Despite it being rooted in cultural stereotypes and not being true to the Scarecrow's character, it is the most memorable and enjoyable sequence in the whole book. I like the image of fifteen perfectly-behaved, unfailingly courteous little children working a grown man (well, Scarecrow) into a fit of rage with nothing but their politeness and demands for academic rigor. "It is not on the map." Ha ha. The Scarecrow got fact-checked by his grandchildren.

The verdict
The Royal Book of Oz is promising. Compared to Baum's Oz books, it's nowhere close to my favorites, but it compares favorably with the weaker entries in the series. It has the right feel, that is, it feels just like an Oz book.
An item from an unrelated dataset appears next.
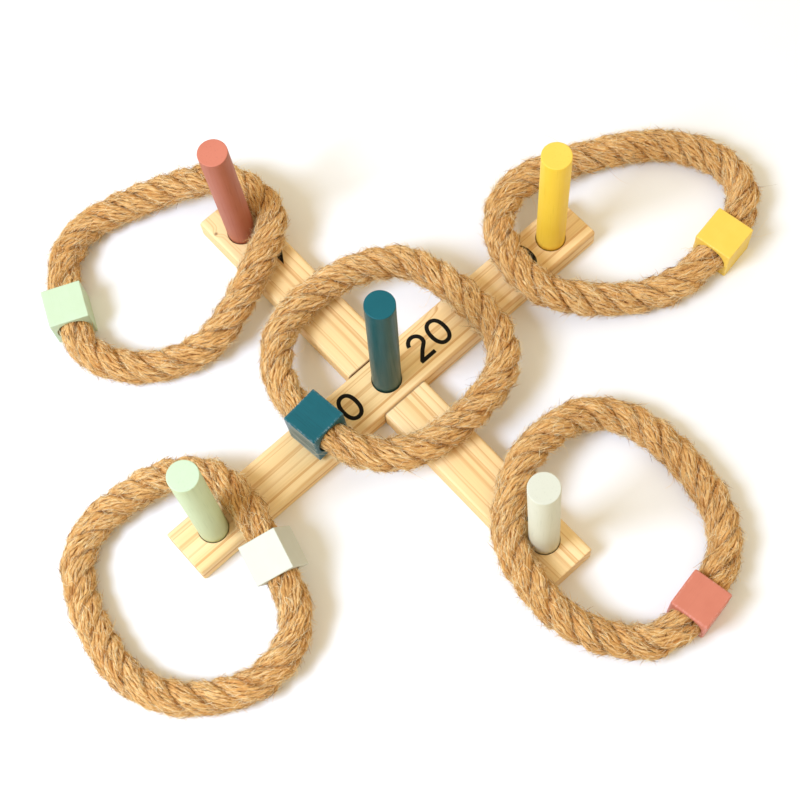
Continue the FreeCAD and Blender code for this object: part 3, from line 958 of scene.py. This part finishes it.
def stroke_strip(points, closed, half):
    """Left and right edges of a stroke around its centre line, with mitred corners."""
    count = len(points)
    left, right = [], []
    for k, p in enumerate(points):
        before = points[(k - 1) % count] if closed or k else None
        after = points[(k + 1) % count] if closed or k < count - 1 else None
        ways = []
        if before is not None:
            ways.append((p - before).normalized())
        if after is not None:
            ways.append((after - p).normalized())
        mean = sum(ways, Vector((0, 0))).normalized()
        normal = Vector((-mean.y, mean.x))
        stretch = 1 / max(abs(normal.dot(Vector((-ways[0].y, ways[0].x)))), 0.35)
        left.append(p + normal * half * stretch)
        right.append(p - normal * half * stretch)
    return left, right


def number_piece(name, text, body, middle, right, up, material):
    """Printed digits: thin ink just above the slat's top, centred on middle."""
    right, up = Vector(right), Vector(up)
    verts, faces = [], []
    inner_w, inner_h = DIGIT_WIDTH - STROKE, DIGIT_HEIGHT - STROKE
    for index, digit in enumerate(text):
        shift = (index - (len(text) - 1) / 2) * DIGIT_PITCH
        for layer, (points, closed) in enumerate(DIGITS[digit]):
            line = [Vector((shift + (x - 0.5) * inner_w, (y - 0.5) * inner_h)) for x, y in points]
            left, other = stroke_strip(line, closed, STROKE / 2)
            base = len(verts)
            for a, b in zip(left, other):
                for q in (a, b):
                    for height in (0.0, INK_THICKNESS * (1 + 0.2 * layer)):
                        spot = middle + right * q.x + up * q.y
                        verts.append(spot + Vector((0, 0, height)))
            n = len(left)
            for k in range(n if closed else n - 1):
                a, b = base + 4 * k, base + 4 * ((k + 1) % n)
                faces += [(a + 1, a + 3, b + 3, b + 1), (a, b, b + 2, a + 2),
                          (a, a + 1, b + 1, b), (a + 2, b + 2, b + 3, a + 3)]
            if not closed:
                e = base + 4 * (n - 1)
                faces += [(base, base + 2, base + 3, base + 1), (e, e + 1, e + 3, e + 2)]
    piece = mesh_object(name, verts, faces, material, smooth=False)
    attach(piece, body)


def add_numbers(ink):
    """The points for each peg, printed beside it: where, and which ways the digits face."""
    top = SLAT_TOP + 0.01 * MM
    east, west, north, south = (1, 0, 0), (-1, 0, 0), (0, 1, 0), (0, -1, 0)
    off = 1.7 * MM      # of the upper slat's middle line
    places = [
        ("number_centre_right", "20", "upper_slat", (40.0 * MM, off), east, north),
        ("number_centre_left", "20", "upper_slat", (-39.7 * MM, off), east, north),
        ("number_yellow", "10", "upper_slat", (119.7 * MM, off), east, north),
        ("number_mint", "50", "upper_slat", (-127.8 * MM, 0), south, east),
        ("number_red", "40", "lower_slat", (0, 125.2 * MM), west, south),
        ("number_white", "30", "lower_slat", (-2.2 * MM, -129.2 * MM), east, north),
    ]
    for name, text, body, (x, y), right, up in places:
        number_piece(name, text, body, Vector((x, y, top)), right, up, ink)


# ---------------------------------------------------------------- the floor
FLOOR_HALF = 4.0          # metres


def add_floor():
    """A plain pale square floor, far wider than the game."""
    floor = Shader("floor_white", roughness=0.9, specular=0.1)
    grain = floor.noise(floor.object_place(), 40.0, 2.0)
    floor.link("Base Color", floor.ramp(grain, [(0.3, 0.90), (0.7, 0.91)]))
    half = FLOOR_HALF
    verts = [(-half, -half, 0), (half, -half, 0), (half, half, 0), (-half, half, 0)]
    mesh_object("floor", verts, [(0, 1, 2, 3)], floor.material, smooth=False)


# ---------------------------------------------------------------- putting it together
PAINTS = {  # colour, its thinner shade, roughness
    "red": ((0.62, 0.204, 0.133), (0.585, 0.186, 0.12), 0.45),
    "yellow": ((0.90, 0.615, 0.100), (0.88, 0.59, 0.086), 0.45),
    "teal": ((0.005, 0.111, 0.140), (0.004, 0.100, 0.127), 0.30),
    "mint": ((0.56, 0.69, 0.480), (0.545, 0.67, 0.455), 0.5),
    "white": ((0.64, 0.64, 0.53), (0.625, 0.625, 0.51), 0.5),
}
SHAFT_LIGHT_AND_SHADE = {  # painted light and shade: the shaft's colour against the end's, for how the light falls on the upright sides
    "red": (0.78, 0.77, 0.70), "yellow": (1.08, 1.07, 0.65), "teal": (1.8, 0.77, 0.64),
    "mint": (1.07, 0.99, 0.85), "white": (1.09, 1.05, 0.95),
}
CUBE_WEAR = {  # how strong the grain lines are, the rubbed edges and the worn ridges
    "mint": (0.03, 0.2, 0.0), "yellow": (0.04, 0.5, 0.0), "teal": (0.30, 1.0, 0.9),
    "white": (0.02, 0.3, 0.0), "red": (0.05, 0.6, 0.0),
}
JUTE_STOPS = [  # the yarns' colours, from deep and dark, where painted shade lowers the tone, to raised and pale
    (0.0, (0.09, 0.028, 0.007)), (0.20, (0.33, 0.137, 0.037)), (0.42, (0.59, 0.300, 0.089)),
    (0.66, (0.77, 0.465, 0.172)), (1.0, (0.95, 0.76, 0.44)),
]
FUZZ_STOPS = [  # the loose fibres' colours
    (0.0, (0.14, 0.050, 0.014)), (0.18, (0.38, 0.165, 0.050)), (0.45, (0.74, 0.424, 0.138)),
    (0.75, (0.94, 0.675, 0.30)), (1.0, (1.0, 0.88, 0.57)),
]
GLUE_COLOUR = (0.70, 0.55, 0.30)
INK_COLOUR = (0.012, 0.010, 0.007)


def main():
    bpy.context.scene.view_settings.view_transform = "Standard"
    add_camera()
    add_world(DOME_HORIZON, DOME_ZENITH)
    add_area_light("key", KEY_DIRECTION, KEY_DISTANCE, KEY_SIZE, KEY_POWER, KEY_COLOUR)
    add_floor()
    finish_slats()
    jute = jute_material("jute", JUTE_STOPS, specular=0.2, contrast=1.15, bumpiness=0.6)
    fuzz = jute_material("jute_fuzz", FUZZ_STOPS, specular=0.0, contrast=0.4, bumpiness=0.1)
    glue = plain_material("glue_amber", GLUE_COLOUR, roughness=0.35, specular=0.5,
                          noise_scale=300.0, depth=0.1 * MM)
    ink = plain_material("ink_black", INK_COLOUR, roughness=0.7, specular=0.08,
                         noise_scale=400.0, depth=0.02 * MM)
    for colour in COLOURS:
        peg_piece(colour, paint_material("paint_" + colour, *PAINTS[colour], SHAFT_LIGHT_AND_SHADE[colour], 2))
    for index, (colour, ring) in enumerate(RINGS.items()):
        add_ring(index, colour, ring, jute, fuzz, glue)
    add_numbers(ink)


main()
I can see Ruth Plumly Thompson's influence, but it's acceptably Ozish. There is more racial humor than I'd like, and a few more puns than I'm totally comfortable with, but Thompson has kept the essence of Oz--our favorite characters, the whimsy, the humor, and the parade of odd societies and characters. She has also improved on Baum in a few ways, most notably by not feeling compelled to shoehorn every single character into the book.

Oz, ranked
And now, what I've wanted to do for some time, here is a ranking of the first fifteen Oz books from my favorite to least favorite.

The good

  • #2, The Marvelous Land of Oz
  • #3, Ozma of Oz
  • #12, The Tin Woodman of Oz
  • #7, The Patchwork Girl of Oz
  • #1, The Wonderful Wizard of Oz

Middling

  • #4, Dorothy and the Wizard in Oz
  • #14, Glinda of Oz

Marginal

  • #15, The Royal Book of Oz
  • #13, The Magic of Oz
  • #11, The Lost Princess of Oz

Nope

  • #6, The Emerald City of Oz
  • #8, Tik-Tok of Oz
  • #9, The Scarecrow of Oz
  • #10, Rinkitink in Oz
  • #5, The Road to Oz

So, Ruth Plumly Thompson's first entry into the Oz canon just barely misses the cut of books I'd consider re-reading. But at that, it's still better than half of Baum's Oz books, so that's not all bad. There are good signs--her willingness to jettison useless characters--and some bad signs--her overreliance on racial humor. I'm intrigued to see what she comes up with next.